In Fig. 6.54, O is a point in the interior of a triangle.

ABC, OD \(\perp\) BC, OE \(\perp\) AC and OF \(\perp\) AB. Show that:
\( (i) OA^2 + OB^2 + OC^2 – OD^2 – OE^2 – OF^2 = AF^2 + BD^2 + CE^2\) ,
\( (ii) AF^2 + BD^2 + CE^2 = AE^2 + CD^2 + BF^2\).

Given, in \(\triangle\) ABC, O is a point in the interior of a triangle.

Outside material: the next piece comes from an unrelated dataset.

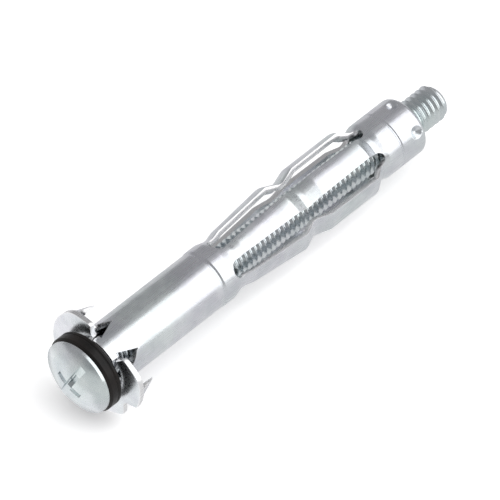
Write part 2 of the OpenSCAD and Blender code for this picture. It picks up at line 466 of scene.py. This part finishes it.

And OD \(\perp\) BC, OE \(\perp\) AC and OF \(\perp\) AB

Join OA, OB and OC




(i) By Pythagoras theorem in \(\triangle\) AOF, we have
\(OA^2 = OF^2 + AF^2\)

Similarly, in \(\triangle\) BOD

\(OB^2 = OD^2 + BD^2\)

Similarly, in \(\triangle\) COE

\(OC^2 = OE^2 + EC^2\)

Adding these equations,
\(OA^2 + OB^2 + OC^2 = OF^2 + AF^2 + OD^2 + BD^2 + OE^2 + EC^2\)
\(OA^2 + OB^2 + OC^2 – OD^2 – OE^2 – OF^2 = AF^2 + BD^2 + CE^2.\)


(ii)
\(AF^2 + BD^2 + EC^2 = (OA^2 – OE^2) + (OC^2 – OD^2) + (OB^2 – OF^2)\)
\(AF^2 + BD^2 + CE^2 = AE^2 + CD^2 + BF^2\).